Transformation table additions for product normalisation: From | To ( | [blank/remove] ) | [blank/remove] 2.0 | 2 v2 | 2 - | [space] Apply the transformation table in the fuzzy merge. Set threshold to 0.78, Ignore Case: Yes, Ignore Space: Yes. After normalisation: "Widget Pro 2.0 (Blue)" → "Widget Pro 2 Blue" "Widget Pro 2 Blue" → "Widget Pro 2 Blue" Similarity: 1.0 (exact match after normalisation). Result: all three variants match the master catalogue entry.

Examples 5–6: Limitations and Alternatives

Performance on large tables — handling fuzzy matching at scale

Fuzzy matching is computationally expensive because every pair of values from both tables must be compared. On a 10,000 x 10,000 row merge, that is 100 million comparisons. Performance degrades sharply on large datasets. The practical workarounds are: pre-filter both tables to reduce row counts, use a transformation table to convert known variants to exact matches before the fuzzy step, or use an exact merge on a normalised key column instead of relying entirely on fuzzy logic.

Performance tips for fuzzy matching: 1. Filter both tables to only the rows that need matching before the merge. Fewer rows = exponentially faster. 2. Add a transformation table to catch known variants as exact matches first. Exact matches are much faster than fuzzy comparisons. 3. Pre-clean the key column: Trim, Text.Lower, remove punctuation. Cleaner strings need a lower threshold and produce fewer false positives. 4. Set Maximum Matches = 1 to stop searching after the first match is found. This significantly speeds up the query on large tables. 5. For very large tables (100k+ rows), consider using Power BI or a database to perform the fuzzy match — Excel Power Query has memory limits.

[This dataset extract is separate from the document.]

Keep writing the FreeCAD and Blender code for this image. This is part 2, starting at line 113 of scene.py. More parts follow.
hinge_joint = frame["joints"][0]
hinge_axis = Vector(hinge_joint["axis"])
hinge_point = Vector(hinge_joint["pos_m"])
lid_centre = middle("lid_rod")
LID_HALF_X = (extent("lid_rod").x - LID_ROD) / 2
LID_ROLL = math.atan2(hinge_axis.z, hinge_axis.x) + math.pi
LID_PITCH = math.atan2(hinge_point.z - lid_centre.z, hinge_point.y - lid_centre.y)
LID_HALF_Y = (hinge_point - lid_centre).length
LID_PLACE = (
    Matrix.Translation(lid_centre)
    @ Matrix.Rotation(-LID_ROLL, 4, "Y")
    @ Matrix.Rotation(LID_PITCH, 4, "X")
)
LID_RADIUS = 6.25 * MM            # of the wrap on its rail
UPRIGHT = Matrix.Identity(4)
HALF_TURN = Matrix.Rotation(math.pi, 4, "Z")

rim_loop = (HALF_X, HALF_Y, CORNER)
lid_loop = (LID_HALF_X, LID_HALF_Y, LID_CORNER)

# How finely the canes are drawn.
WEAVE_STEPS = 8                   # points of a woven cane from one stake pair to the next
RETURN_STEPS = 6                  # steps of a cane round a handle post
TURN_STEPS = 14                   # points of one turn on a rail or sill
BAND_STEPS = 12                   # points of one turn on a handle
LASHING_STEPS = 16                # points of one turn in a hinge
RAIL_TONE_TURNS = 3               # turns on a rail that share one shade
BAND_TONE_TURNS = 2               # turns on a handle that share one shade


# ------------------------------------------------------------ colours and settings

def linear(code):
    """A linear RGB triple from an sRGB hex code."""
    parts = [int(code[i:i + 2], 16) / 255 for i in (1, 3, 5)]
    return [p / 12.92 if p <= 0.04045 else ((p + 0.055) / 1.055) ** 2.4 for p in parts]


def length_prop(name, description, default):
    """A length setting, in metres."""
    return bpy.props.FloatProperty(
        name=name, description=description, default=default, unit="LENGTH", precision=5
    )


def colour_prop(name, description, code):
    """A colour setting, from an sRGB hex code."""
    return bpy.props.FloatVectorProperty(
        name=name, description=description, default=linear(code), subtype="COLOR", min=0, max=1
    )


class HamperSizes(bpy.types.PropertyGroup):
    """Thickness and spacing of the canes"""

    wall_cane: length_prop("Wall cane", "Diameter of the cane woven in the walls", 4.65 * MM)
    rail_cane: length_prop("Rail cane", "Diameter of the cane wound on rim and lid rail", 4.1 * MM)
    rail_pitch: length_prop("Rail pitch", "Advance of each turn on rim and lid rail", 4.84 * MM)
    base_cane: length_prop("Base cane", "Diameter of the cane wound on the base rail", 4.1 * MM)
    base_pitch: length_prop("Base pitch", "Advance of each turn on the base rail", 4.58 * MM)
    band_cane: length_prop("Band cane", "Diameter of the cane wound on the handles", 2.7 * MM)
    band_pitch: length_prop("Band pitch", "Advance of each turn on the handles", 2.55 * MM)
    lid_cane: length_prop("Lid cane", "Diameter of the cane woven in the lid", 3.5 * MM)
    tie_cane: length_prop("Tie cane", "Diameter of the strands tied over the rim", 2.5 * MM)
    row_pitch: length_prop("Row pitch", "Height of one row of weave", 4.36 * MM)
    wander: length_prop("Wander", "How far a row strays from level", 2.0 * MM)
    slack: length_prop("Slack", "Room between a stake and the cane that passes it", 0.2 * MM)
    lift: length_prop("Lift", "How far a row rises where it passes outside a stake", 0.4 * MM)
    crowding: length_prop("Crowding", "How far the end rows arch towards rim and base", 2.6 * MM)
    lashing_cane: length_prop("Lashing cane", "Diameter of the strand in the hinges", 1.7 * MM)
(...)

When not to use fuzzy matching — clean first, match exactly

Fuzzy matching is a last resort, not a first step. When inconsistencies are caused by predictable patterns (extra spaces, mixed case, punctuation), cleaning the key column first and then using an exact merge is faster, more reliable, and easier to maintain. Fuzzy matching should be reserved for truly unpredictable variations where automated cleaning cannot predict the correct form.

Before reaching for fuzzy matching, try these exact-match approaches: 1. Trim + Text.Lower: removes spaces and normalises case. Text.Lower(Text.Trim([CompanyName])) 2. Remove punctuation using Text.Remove: Text.Remove([CompanyName], {".", ",", "(", ")"}) 3. Replace known abbreviations using a manual mapping table and Table.ReplaceValue — exact substitution is deterministic. 4. If only a suffix varies (Ltd vs Limited vs LLC), extract the first N characters and join on that truncated key. Text.Start([CompanyName], 10) If after these steps a standard merge still misses matches, THEN apply fuzzy matching on the cleaned columns. The fuzzy threshold will be more accurate on cleaned data.

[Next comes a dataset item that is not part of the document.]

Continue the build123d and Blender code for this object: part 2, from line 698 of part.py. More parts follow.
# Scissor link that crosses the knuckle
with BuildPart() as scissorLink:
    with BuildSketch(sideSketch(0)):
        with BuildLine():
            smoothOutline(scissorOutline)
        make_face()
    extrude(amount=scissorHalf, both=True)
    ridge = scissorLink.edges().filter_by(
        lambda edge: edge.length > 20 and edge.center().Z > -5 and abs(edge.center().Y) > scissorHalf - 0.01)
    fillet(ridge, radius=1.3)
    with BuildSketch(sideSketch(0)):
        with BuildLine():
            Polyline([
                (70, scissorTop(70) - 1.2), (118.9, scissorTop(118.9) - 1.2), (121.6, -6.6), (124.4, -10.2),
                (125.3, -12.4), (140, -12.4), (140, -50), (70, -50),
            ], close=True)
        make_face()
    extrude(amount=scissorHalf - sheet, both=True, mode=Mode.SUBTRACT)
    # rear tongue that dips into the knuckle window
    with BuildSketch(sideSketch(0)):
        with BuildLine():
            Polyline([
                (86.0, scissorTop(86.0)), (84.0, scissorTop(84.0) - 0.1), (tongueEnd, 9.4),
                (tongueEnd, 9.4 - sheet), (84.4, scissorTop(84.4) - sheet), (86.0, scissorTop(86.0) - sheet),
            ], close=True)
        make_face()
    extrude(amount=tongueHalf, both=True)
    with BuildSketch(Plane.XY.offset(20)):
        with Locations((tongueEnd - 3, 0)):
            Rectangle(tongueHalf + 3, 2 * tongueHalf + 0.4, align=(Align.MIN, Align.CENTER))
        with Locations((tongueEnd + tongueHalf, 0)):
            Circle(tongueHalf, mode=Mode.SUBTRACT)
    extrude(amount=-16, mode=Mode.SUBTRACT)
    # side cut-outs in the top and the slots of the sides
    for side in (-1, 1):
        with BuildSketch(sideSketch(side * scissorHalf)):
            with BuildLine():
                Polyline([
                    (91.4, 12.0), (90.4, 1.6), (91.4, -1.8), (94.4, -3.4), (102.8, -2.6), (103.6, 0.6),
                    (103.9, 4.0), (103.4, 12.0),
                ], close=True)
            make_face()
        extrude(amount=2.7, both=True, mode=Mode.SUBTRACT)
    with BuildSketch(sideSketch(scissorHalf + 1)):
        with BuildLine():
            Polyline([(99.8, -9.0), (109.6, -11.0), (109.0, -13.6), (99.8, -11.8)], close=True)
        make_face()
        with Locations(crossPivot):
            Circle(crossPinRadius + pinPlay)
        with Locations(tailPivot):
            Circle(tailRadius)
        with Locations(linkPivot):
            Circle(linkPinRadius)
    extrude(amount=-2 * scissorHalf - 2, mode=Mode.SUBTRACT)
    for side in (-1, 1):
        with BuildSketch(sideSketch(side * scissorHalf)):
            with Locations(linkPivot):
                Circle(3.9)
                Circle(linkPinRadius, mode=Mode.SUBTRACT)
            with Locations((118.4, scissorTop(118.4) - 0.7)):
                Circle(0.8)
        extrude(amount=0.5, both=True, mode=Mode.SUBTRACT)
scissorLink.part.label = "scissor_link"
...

Common Issues and How to Fix Them

Fuzzy merge returns no matches or too few matches

Lower the similarity threshold. Start at 0.8 and drop by 0.05 at a time until matches appear. Also check "Ignore Case" and "Ignore Space" — these options can significantly increase the match rate for strings that differ only in capitalisation or spacing. Additionally, add a transformation table to convert known abbreviations to their full form before the similarity calculation runs.

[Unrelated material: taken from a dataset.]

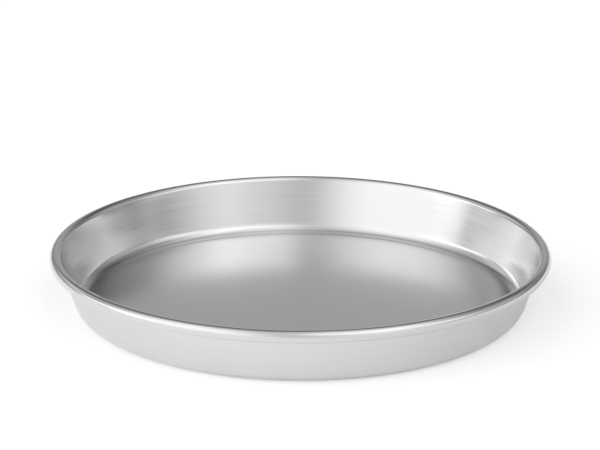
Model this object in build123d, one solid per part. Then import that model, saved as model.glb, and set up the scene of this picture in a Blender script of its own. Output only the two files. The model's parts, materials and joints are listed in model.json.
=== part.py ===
from build123d import *
import os
from math import acos, cos, degrees, radians, sin, tan

# Round shallow cake tin, pressed from one disc of aluminium sheet, with a wired rim.
# The floor turns into a tapered wall through one smooth radius. At the top the sheet is
# curled outwards over a steel wire and back under itself, with its cut edge against the wall.
# Millimetres, +Z up. The origin is on the tin's axis, on the surface that it stands on.

# Sheet
sheet_thickness = 1.2
overall_height = 31.0
mouth_diameter = 250.0  # inside face, where the straight wall meets the curl
wall_taper = 17.0  # degrees from upright
foot_inner_radius = 7.0

# Wired edge
wire_diameter = 3.6
wire_clearance = 0.1  # between the wire and the sheet wrapped round it
tuck_gap = 0.35  # between the cut edge of the curl and the wall
wire_butt_gap = 0.6  # between the two ends of the wire ring

# The curl: both its faces are circles round the wire
wire_radius = wire_diameter / 2
curl_inner_radius = wire_radius + wire_clearance
curl_outer_radius = curl_inner_radius + sheet_thickness

# Directions on the section, where X is the radius and Y the height
taper = radians(wall_taper)
wall_out = Vector(cos(taper), -sin(taper))  # out of the wall's outer face

# Centre of the wire: the wall's inside face runs up into the outer circle of the curl
mouth_radius = mouth_diameter / 2
wire_centre = Vector(mouth_radius + curl_outer_radius * cos(taper), overall_height - curl_outer_radius)
mouth_point = wire_centre - wall_out * curl_outer_radius

# Centre of the foot: its inner circle touches the floor and the wall's inside face
foot_centre_height = sheet_thickness + foot_inner_radius
wall_radius_at_foot = mouth_point.X - (mouth_point.Y - foot_centre_height) * tan(taper)
foot_centre = Vector(wall_radius_at_foot - foot_inner_radius / cos(taper), foot_centre_height)

# The curl turns until the outer corner of its cut edge is one tuck gap from the wall
curl_opening = degrees(acos((curl_inner_radius - tuck_gap) / curl_outer_radius))
curl_sweep = 360 - curl_opening


def sheet_face(foot_radius, curl_radius):
    """One face of the sheet on the section: floor, foot, wall and curl."""
    floor_centre = Vector(0, foot_centre.Y - foot_radius)
    foot_start = foot_centre - Vector(0, foot_radius)
    foot_end = foot_centre + wall_out * foot_radius
    wall_end = wire_centre - wall_out * curl_radius
    return [
        Line(floor_centre, foot_start),
        CenterArc(foot_centre, foot_radius, -90, 90 - wall_taper),
        Line(foot_end, wall_end),
        CenterArc(wire_centre, curl_radius, 180 - wall_taper, -curl_sweep),
    ]


def make_tin_shell():
    """The pressed sheet, turned from its section."""
    inner_face = sheet_face(foot_inner_radius, curl_outer_radius)
    outer_face = sheet_face(foot_inner_radius + sheet_thickness, curl_inner_radius)
    axis_edge = Line(inner_face[0] @ 0, outer_face[0] @ 0)
    cut_edge = Line(inner_face[-1] @ 1, outer_face[-1] @ 1)
    section = make_face(inner_face + outer_face + [axis_edge, cut_edge])
    return revolve(Plane.XZ * section, Axis.Z)


def make_rim_wire():
    """The wire ring inside the curl, its two ends meeting at the back of the tin."""
    section = Plane.XZ * Pos(wire_centre.X, wire_centre.Y) * Circle(wire_radius)
    gap_angle = degrees(wire_butt_gap / wire_centre.X)
    ring = revolve(section, Axis.Z, 360 - gap_angle)
    return Rot(0, 0, 90 + gap_angle / 2) * ring


nodes = {
    "tin_shell": make_tin_shell(),
    "rim_wire": make_rim_wire(),
}

os.makedirs("parts", exist_ok=True)
for name, solid in nodes.items():
    export_step(solid, "parts/" + name + ".step")
    print(name, "volume", round(solid.volume), "size", solid.bounding_box().size)
print("rim radius", wire_centre.X + curl_outer_radius, "floor edge radius", foot_centre.X)
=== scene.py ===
import bpy
import json
from math import acos, cos, pi, radians, sin, tan
from mathutils import Matrix, Vector

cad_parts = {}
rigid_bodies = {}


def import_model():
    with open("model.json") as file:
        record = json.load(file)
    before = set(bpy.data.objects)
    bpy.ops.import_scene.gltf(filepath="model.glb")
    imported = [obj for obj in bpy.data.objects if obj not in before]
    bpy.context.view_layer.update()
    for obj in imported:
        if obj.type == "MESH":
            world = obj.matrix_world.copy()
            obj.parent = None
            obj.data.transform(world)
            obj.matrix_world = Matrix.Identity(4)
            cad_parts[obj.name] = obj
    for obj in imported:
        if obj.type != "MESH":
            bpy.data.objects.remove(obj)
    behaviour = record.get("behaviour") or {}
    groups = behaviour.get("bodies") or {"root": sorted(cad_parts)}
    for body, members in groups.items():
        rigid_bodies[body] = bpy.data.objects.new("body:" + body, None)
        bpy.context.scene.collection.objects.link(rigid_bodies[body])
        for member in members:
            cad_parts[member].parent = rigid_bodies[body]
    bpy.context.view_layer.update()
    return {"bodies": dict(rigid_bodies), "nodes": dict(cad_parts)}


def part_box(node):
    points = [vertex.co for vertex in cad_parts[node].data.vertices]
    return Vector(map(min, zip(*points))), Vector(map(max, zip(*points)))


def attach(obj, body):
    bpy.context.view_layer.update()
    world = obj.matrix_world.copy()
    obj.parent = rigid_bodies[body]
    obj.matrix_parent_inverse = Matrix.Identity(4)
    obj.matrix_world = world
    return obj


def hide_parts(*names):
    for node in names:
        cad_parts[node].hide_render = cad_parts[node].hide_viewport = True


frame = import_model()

# Looks of a shallow round cake tin of satin aluminium with a wired rim.
# Metres, +Z up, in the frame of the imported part: the origin is under the middle of the floor.

shell_low, shell_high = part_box("tin_shell")
BODY = next(iter(frame["bodies"]))

# Sizes of the tin that its box doesn't give
SHEET = 0.0012
WALL_TAPER = radians(17.0)
FOOT_INNER_RADIUS = 0.007
CURL_INNER_RADIUS = 0.0019
TUCK_GAP = 0.00035

# Sizes from the frame
RIM_RADIUS = shell_high.x
RIM_HEIGHT = shell_high.z
CURL_OUTER_RADIUS = CURL_INNER_RADIUS + SHEET

# Fineness of the turned shell. Edges turned sharper than the sharp angle aren't shaded smooth.
TURN_STEPS = 288
FLOOR_RINGS = 10
WALL_RINGS = 6
ARC_STEP = radians(6.0)
SHARP_ANGLE = radians(40.0)
MERGE_DISTANCE = 0.00001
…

Fuzzy merge returns too many incorrect matches

Raise the similarity threshold. A threshold above 0.85 requires strings to be very similar before matching. Additionally, review the matched pairs in the output and add explicit non-matches to the transformation table (map them to a placeholder like "NO-MATCH" which will fail to match anything). Cleaning the source data before the fuzzy step — removing punctuation, standardising abbreviations — also reduces false positives.

Frequently Asked Questions

What is fuzzy matching in Power Query?+

Fuzzy matching is a merge option in Power Query that joins rows based on approximate text similarity rather than exact equality. It compares text values using a similarity score from 0 (completely different) to 1 (identical). You set a threshold, and any pair scoring above it is considered a match. This allows "Microsoft Ltd" to match "Microsoft Limited" even though the strings are not identical. Access it via Home → Merge Queries, then check "Use fuzzy matching to perform the merge".
What similarity threshold should I use?+

Start with 0.8 and adjust based on results. A threshold of 0.8 requires strings to be at least 80% similar — good for company names and product titles with minor variations. Lower to 0.7 or 0.6 if you have heavily abbreviated or shortened strings. Raise to 0.9 if you are only correcting minor typos. Always review the matched output manually and adjust the threshold based on the quality of matches you see.
What is a Transformation Table in fuzzy matching?+

A Transformation Table is a two-column Power Query table with a "From" column and a "To" column. It maps known incorrect or abbreviated values to their correct forms before the fuzzy similarity calculation runs. For example, mapping "Ltd" to "Limited" or "Corp." to "Corporation" ensures these known variants always match correctly, regardless of the similarity threshold. Add it in the fuzzy merge options dialog via the "Transformation Table" dropdown.
Is fuzzy matching slow on large tables?+

Yes. Fuzzy matching compares every value in the left table against every value in the right table, so performance scales quadratically with row count. A merge of 10,000 rows against 10,000 rows requires 100 million comparisons. Reduce performance impact by filtering both tables before merging, using a Transformation Table for known variants (exact matches are faster), setting Maximum Matches to 1, and pre-cleaning the key columns so fewer fuzzy comparisons are needed.